Vertonungen von Etel Adnan

Boesser-Ferrari startet mit Flageolett und Saitenknistern, Glaser steuert Windrauschen bei. Kurz darauf erklingen wie aus dem Radioäther gezogene Klangfetzen. Die Zutaten dafür sind Stimme, Akustikgitarre und ein paar elektronische Effekte für die Gitarre. Mehr nicht. Boesser-Ferrari nutzt viel Hall, aber auch Spieltechnikeffekte wie Saitenziehen. Er hat sich die Gitarre als Perkussionsinstrument angeeignet und kann so regelrecht auf zwei Instrumente zugreifen.

Das Programm umfasst zum großen Teil Vertonungen von Gedichten der Libanesischen Schriftstellerin und Malerin Etel Adnan. Die Texte beschwören Bilder herauf. Glaser hat unzählige Register zur Verfügung, um das Kopfkino in Gang zu setzen. So setzt sie der Gitarre mal mikrotonale Abweichungen und Ausarbeitungen entgegen, mal hustet sie, quietscht, knurrt, maunzt. Der Vortrag kommt nicht laut daher, es gibt viele Freiräume. Oft muss das innere Ohr der Zuhörerin und des Zuhörers die Musik in der eigenen Imagination noch vervollständigen.

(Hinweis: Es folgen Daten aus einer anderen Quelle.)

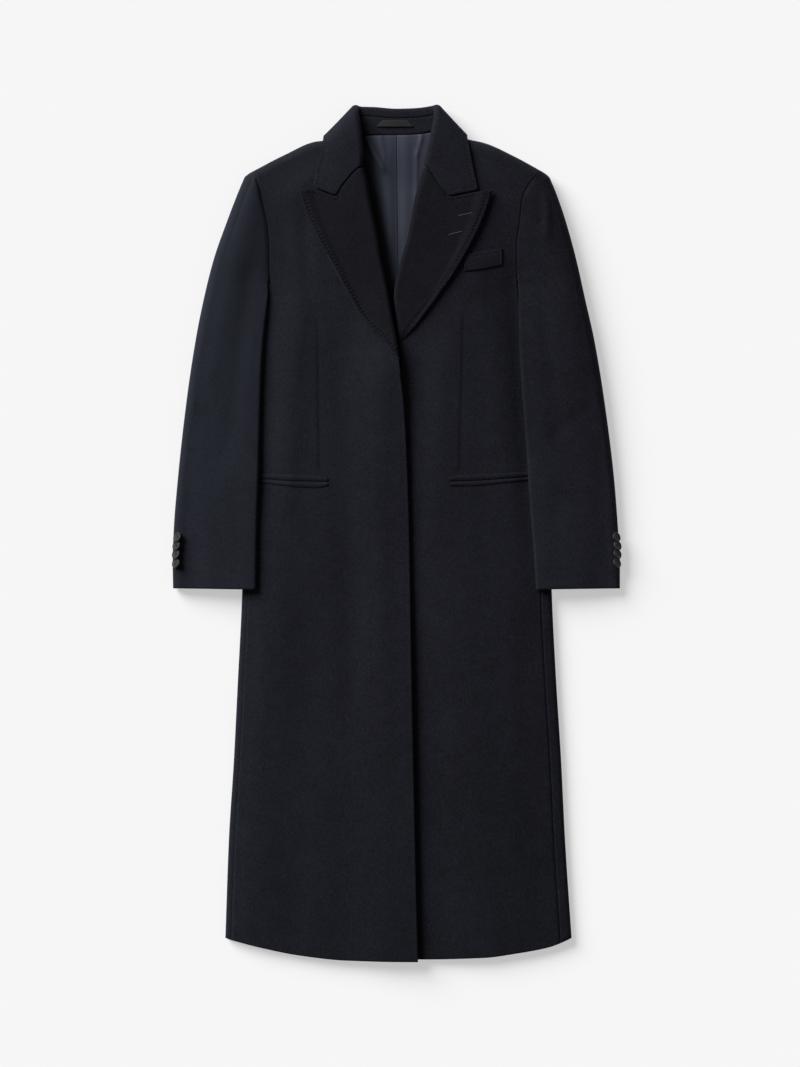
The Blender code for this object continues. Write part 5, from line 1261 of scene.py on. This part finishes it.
def build_button(name, which, x, y):
    """A turned button: rings of points from its back round the rim to its face, with four holes."""
    middle, turn = button_frame(which, x, y)
    angle = np.arange(BUTTON_SIDES) * 2 * np.pi / BUTTON_SIDES
    profile = [(share, float(button_back(share))) for share in BACK_RINGS]
    profile += [(share, float(button_face(share))) for share in FACE_RINGS]
    rings = []
    for share, height in profile:
        ring = np.stack([np.cos(angle), np.sin(angle), angle * 0], -1) * share * BUTTON_RADIUS
        ring[:, 2] = (height - 0.5) * BUTTON_THICKNESS
        if height > 0.5:
            for hole in HOLE_ANGLES:
                off = np.hypot(ring[:, 0] - HOLE_OUT * np.cos(hole), ring[:, 1] - HOLE_OUT * np.sin(hole))
                ring[:, 2] -= HOLE_DEPTH * smooth(*(HOLE_RADIUS * slope for slope in HOLE_SLOPE), off)
        rings.append(ring)
    ends = [(0, 0, -0.5 * BUTTON_THICKNESS), (0, 0, (float(button_face(0)) - 0.5) * BUTTON_THICKNESS)]
    points = np.concatenate(rings + [ends]) @ turn.T + np.array(middle)
    number = np.arange(len(profile) * BUTTON_SIDES).reshape(len(profile), BUTTON_SIDES)
    after = np.roll(number, -1, 1)
    faces = np.stack([number[:-1], after[:-1], after[1:], number[1:]], -1).reshape(-1, 4).tolist()
    back_middle, face_middle = number.size, number.size + 1
    faces += [(back_middle, b, a) for a, b in zip(number[0], after[0])]
    faces += [(a, b, face_middle) for a, b in zip(number[-1], after[-1])]
    return add_mesh(name, points, faces, "horn")


def build_thread(name, which, x, y):
    """The crossed threads through a button's four holes."""
    middle, turn = button_frame(which, x, y)
    bars = []
    face = (float(button_face(0)) - 0.5) * BUTTON_THICKNESS
    for degrees, lift in THREAD_BARS:
        way = np.array([np.cos(np.radians(degrees)), np.sin(np.radians(degrees)), 0])
        run = np.linspace(-1, 1, 9)[:, None]
        line = way * HOLE_OUT * run + [0, 0, 1] * (face + lift - THREAD_SINK * run**4)
        bars.append(line @ turn.T + np.array(middle))
    return tubes(name, bars, THREAD_RADIUS)


def tubes(name, lines, radius, sides=8):
    """Round threads along lines of points, joined into one piece."""
    points, faces = [], []
    for line in lines:
        along = unit(np.gradient(line, axis=0))
        aside = unit(np.cross(along, [0.13, 0.31, 0.94]))
        above = np.cross(aside, along)
        first = len(points)
        for place, a, b, share in zip(line, aside, above, np.linspace(-1, 1, len(line))):
            wide = radius * (1 - THREAD_TAPER * share**6)
            for angle in np.arange(sides) * 2 * np.pi / sides:
                points.append(place + (a * np.cos(angle) + b * np.sin(angle)) * wide)
        for i in range(len(line) - 1):
            for k in range(sides):
                low, high = first + i * sides, first + (i + 1) * sides
                faces.append((low + k, low + (k + 1) % sides, high + (k + 1) % sides, high + k))
        faces.append(tuple(first + k for k in reversed(range(sides))))
        faces.append(tuple(first + (len(line) - 1) * sides + k for k in range(sides)))
    return add_mesh(name, points, faces, "thread")


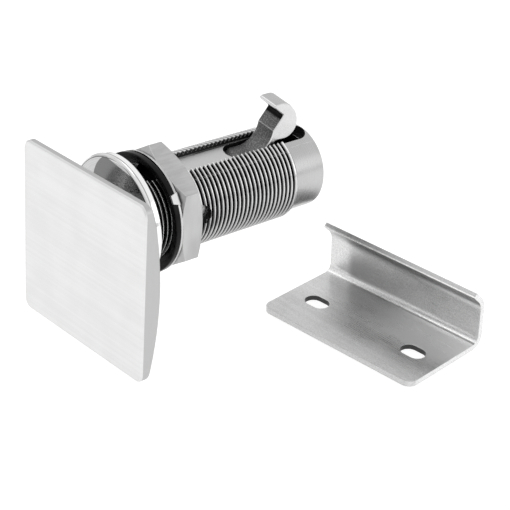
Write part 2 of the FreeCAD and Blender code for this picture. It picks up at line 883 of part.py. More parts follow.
os.makedirs("parts", exist_ok=True)
for piece in nodes:
    piece.Shape.exportStep(f"parts/{piece.Label}.step")
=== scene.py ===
"""Looks of the flush pull latch: brushed plate, polished barrel, rough hook and bent strike."""

from __future__ import annotations

import logging
import math
from dataclasses import dataclass
from enum import Enum

import bmesh
import bpy
from mathutils import Euler, Matrix, Vector


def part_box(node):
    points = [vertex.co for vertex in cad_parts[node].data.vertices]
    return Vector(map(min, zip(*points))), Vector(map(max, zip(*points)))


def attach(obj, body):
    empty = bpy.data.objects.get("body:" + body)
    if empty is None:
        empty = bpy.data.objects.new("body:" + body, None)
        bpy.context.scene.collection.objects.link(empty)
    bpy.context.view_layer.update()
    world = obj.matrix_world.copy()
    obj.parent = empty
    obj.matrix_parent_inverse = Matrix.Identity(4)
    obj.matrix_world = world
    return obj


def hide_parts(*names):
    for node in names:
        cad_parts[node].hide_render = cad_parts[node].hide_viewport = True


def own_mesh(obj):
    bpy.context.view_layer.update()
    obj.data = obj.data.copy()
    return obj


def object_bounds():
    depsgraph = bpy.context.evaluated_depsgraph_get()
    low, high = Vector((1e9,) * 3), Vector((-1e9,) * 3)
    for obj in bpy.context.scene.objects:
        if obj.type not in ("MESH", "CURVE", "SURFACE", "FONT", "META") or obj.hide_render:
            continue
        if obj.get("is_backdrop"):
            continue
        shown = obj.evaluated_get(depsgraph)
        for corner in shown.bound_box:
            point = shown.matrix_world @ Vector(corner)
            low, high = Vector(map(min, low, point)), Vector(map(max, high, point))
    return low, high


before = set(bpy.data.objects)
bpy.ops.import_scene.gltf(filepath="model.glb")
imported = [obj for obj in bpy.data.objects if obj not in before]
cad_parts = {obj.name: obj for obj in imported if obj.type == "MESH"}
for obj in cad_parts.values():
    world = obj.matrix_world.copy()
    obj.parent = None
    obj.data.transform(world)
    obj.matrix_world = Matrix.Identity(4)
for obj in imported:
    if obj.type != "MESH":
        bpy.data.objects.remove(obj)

LOG = logging.getLogger("flush_latch")

# Lengths are in metres, apart from those in the finishes' limits
MM = 0.001
BARREL_TURN = math.radians(9.2)
BARREL_ACROSS = (math.cos(BARREL_TURN), 0.0, -math.sin(BARREL_TURN))
BARREL_UP = (math.sin(BARREL_TURN), 0.0, math.cos(BARREL_TURN))
ALONG = (0.0, 1.0, 0.0)
UPWARD = (0.0, 0.0, 1.0)
UPPER_NEAR = (0.35, 0.0, 0.94)
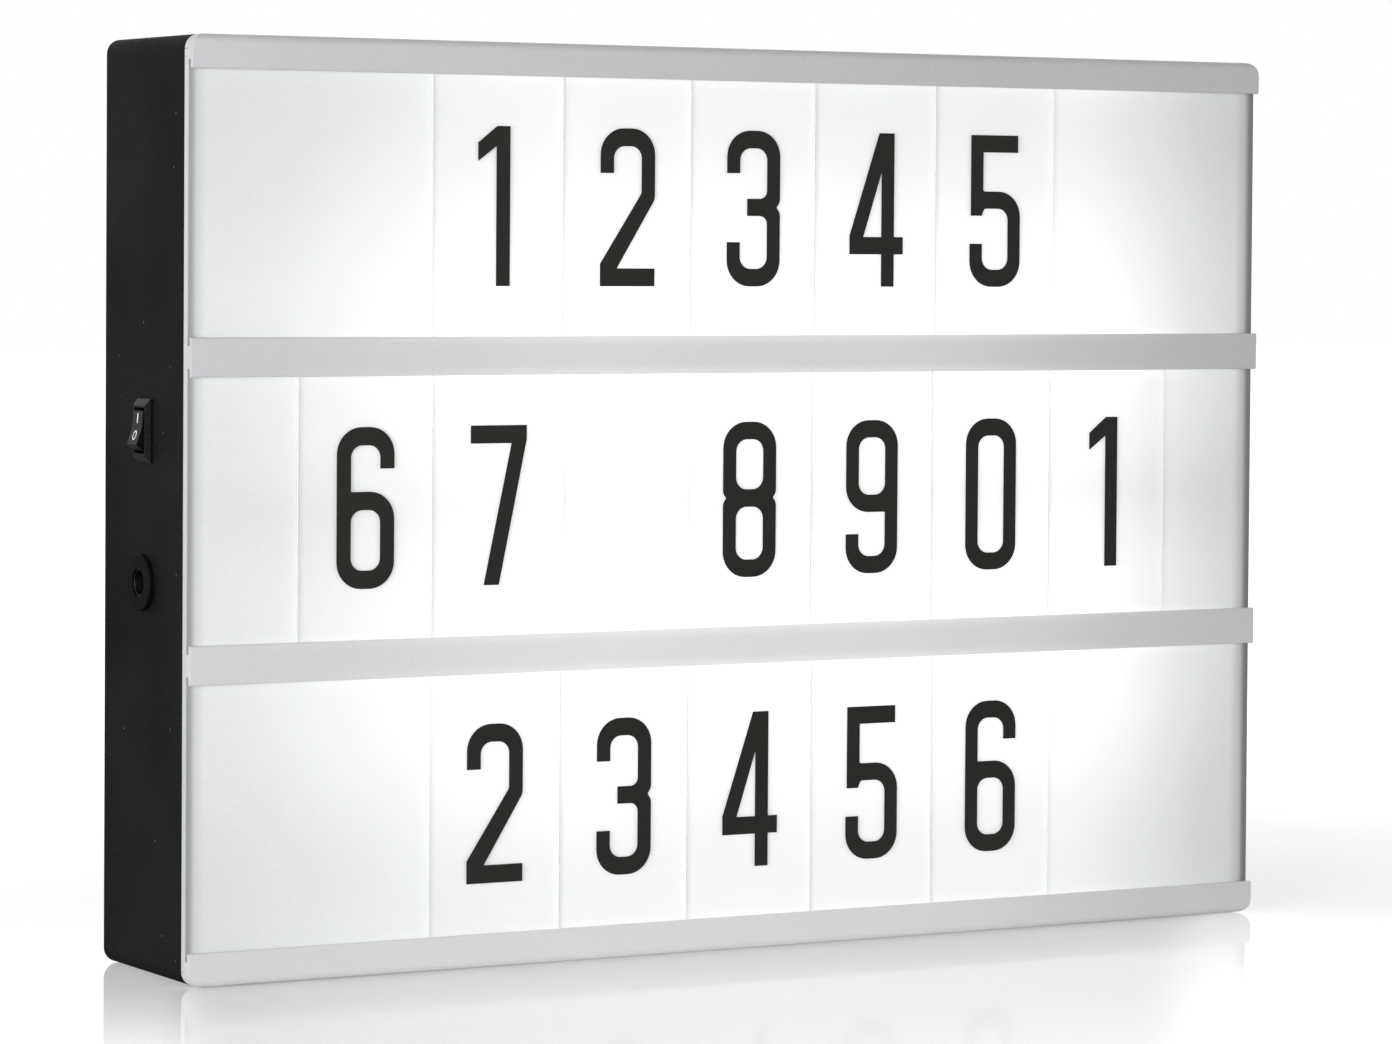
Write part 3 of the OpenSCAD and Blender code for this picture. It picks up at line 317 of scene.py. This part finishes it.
def glow_group():
    """Glow: how brightly the boards light the front, most in the middle and near a board, and a little
    brighter along each rail's edge as painted light. Lit: 0 at its two ends, where the frame is right
    behind it, and 1 elsewhere and on its narrow sides."""
    group, start, end = new_group("glow", [], [("Glow", FLOAT), ("Lit", FLOAT)])
    where = object_mm(group)
    x, _, z = axes(group, where)
    across = product(group, span(group, x, *GLOW_LEFT), span(group, x, *GLOW_RIGHT))
    upright = span(group, from_board_mm(group, z), *GLOW_UP)
    drift = span(group, noise(group, where, SLOW_SCALE), *GLOW_DRIFT)
    # Painted light along the rails' edges.
    painted_brim = span(group, from_rail_mm(group, z), *GLOW_PAINTED_BRIM)
    ends = product(group, span(group, x, *GLOW_END_LEFT), span(group, x, *GLOW_END_RIGHT))
    link(group, product(group, across, upright, drift, painted_brim, ends), end["Glow"])
    lit = product(group, span(group, x, *LIT_LEFT), span(group, x, *LIT_RIGHT))
    side = math_node(group, "ABSOLUTE", axes(group, surface_normal(group))[0])
    link(group, math_node(group, "MAXIMUM", lit, side), end["Lit"])
    return group


GLOW = glow_group()


def opal_material():
    """The diffuser: white acrylic that glows in front of the LED boards, and is dark over the frame, with
    painted light at its left end and painted shade at its right end.
    """
    material, tree, shader = new_material("opal_lit")
    out = group_node(tree, GLOW)
    link(tree, mix_colour(tree, out["Glow"], GLOW_DIM, GLOW_FULL), shader.inputs["Emission Color"])
    link(tree, product(tree, out["Glow"], GLOW_STRENGTH), shader.inputs["Emission Strength"])
    body = group_node(tree, MOULDED, Dark=OPAL_DARK, Light=OPAL_LIGHT,
                      Smooth=0.32, Rough=0.42, Grain_mm=0.8, Relief_mm=0.004)
    # Painted light on the left end over the frame, painted shade on the right end.
    right = span(tree, axes(tree, object_mm(tree))[0], *OVER_FRAME_TURN)
    over_frame = mix_colour(tree, right, OVER_FRAME_PAINTED_LIGHT, OVER_FRAME_PAINTED_SHADE)
    link(tree, mix_colour(tree, out["Lit"], over_frame, body["Color"]), shader.inputs["Base Color"])
    link(tree, body["Roughness"], shader.inputs["Roughness"])
    link(tree, body["Normal"], shader.inputs["Normal"])
    return material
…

Wieso das an diesem Abend so gut funktioniert, ist ein wahres Mysterium.

Nachdem das erste Set am Ende mit Slide-Gitarre und Gejodel im amerikanischen Stil die Wortbilder Adnans vom Mount Tamalpais illustriert und Glasers Gegluckse und Geknarze vielen ein Lächeln ins Gesicht gezaubert hat, sind sich Glaser und Boesser-Ferrari bei der Ansage zum zweiten Set uneinig, ob es relaxed oder unrelaxed weiter gehen soll. Das ist aber nicht von Belang, denn die beiden verstehen sich im wahrsten Sinne des Wortes blind, können über lange Strecken auch mit geschlossenen Augen musizieren und kommunizieren dennoch intensiv über die Musik. Scat-Gesang Glasers wird mit parallelen Melodien auf der Gitarre komplettiert, Boesser-Ferrari wechselt zu reiner Perkussion, während Glaser improvisert.

Entzücktes Publikum

Wenn Glaser schließlich nur noch Text rezitiert und Boesser-Ferrari pausiert, wird klar, wie gebannt der Club der Künstlerin und dem Künstler zuhört. Lange intensive Pausen werden als meisterhafte Zeremonie aufgeführt. Ein Tanz aus Estland führt zur Erheiterung der Gemüter, wenn Glaser dazu knödelt und dödelt. Das Publikum ist entzückt.

Für die obligate Zugabe packt Boesser-Ferrari den E-Bow aus, so dass der Geräuschpegel nach viel Innerlichkeit und Pianissimo plötzlich ungeahnt heftig ausfällt. Dabei bleibt es aber nicht, denn das Intro geht in eine Interpretation des hymnischen Jim Pepper Titels „Witchi-Tai-To“ über, der dem Publikum zum Ausgang in den Herbstabend noch einen schönen Ohrwurm mitgibt.